GQ even had the audacity to include Keith Richards’ recent autobiography “Life” among the great books not worth reading. I don’t know which is worse — that they dissed the Keef’s book, or assumed it was part of the esteemed canon in the first place.

But the real prize is GQ’s inclusion of the Bible in the list of books that don’t deserve the acclaim they’ve received. The Holy Bible, the Word of God. The book that billions of Christians and Jews have revered over the millennia. The book that many have given their lives to defend and distribute. The book that shaped human civilization like no other book, with no close competitor.

It gave us our ethics, our laws, justice and the rights and dignity of the most common person, just to name a few. It elevated the rights of women and children. It is not only the world’s top-selling book, but remains so year after year after year. It has been given away in greater numbers than any other book. People in oppressed countries risk their lives just to obtain a portion of the book.

GQ might just consider that the Bible’s tenacious staying power could indicate that it can’t be that boring. Why are there countless miraculous testimonies of how this book has radically changed lives like no other book? Why do billions of people across the globe still gather week after week in large groups to hear it read and taught? I would guess the weekly GQ reading groups are sizably smaller.

Jesse Ball is the forty-year-old novelist who wrote up GQ’s take-down on the Bible. (Unlike Captain Jack Sparrow, you haven’t heard of him.) Ball claims, remarkably, that the “Holy Bible is rated very highly by all the people who supposedly live by it but who in actuality have not read it.” We only think we’ve read it I guess. He must have mad psychic powers to know we haven’t. Critics like him who apparently have read it and know better, admit that “there are some good parts,” but it’s mostly “repetitive, self-contradictory, sententious [abounding in excessive moralizing], foolish and even at times ill-intentioned.”

I suppose that if rubes like us actually read it, we would see it the same way.

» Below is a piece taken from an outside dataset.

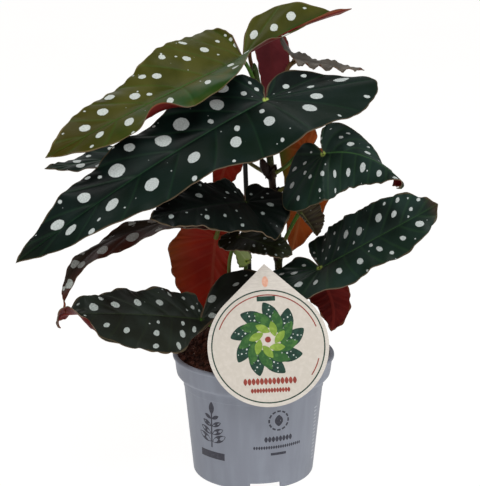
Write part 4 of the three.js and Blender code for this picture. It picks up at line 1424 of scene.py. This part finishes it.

These days, it’s hard to be shocked by anything, but it is truly remarkable that someone like Ball and the editors at GQ, who put themselves out there as educated and enlightened folks, could judge the most consequential book in history in such a knee-jerk fashion. And they don’t even seem to be embarrassed at doing so. Everyone makes mistakes. Everyone overstates the case here and there. But sometimes statements are so ridiculously, hyper-galactically out there and yet stated with utter shamelessness, that one must hold the source in a permanent state of dismissal.

Such is the place GQ should find itself. And every one of their readers would do well to take up material of life-changing edification and eternal truth instead. I can provide a recommendation.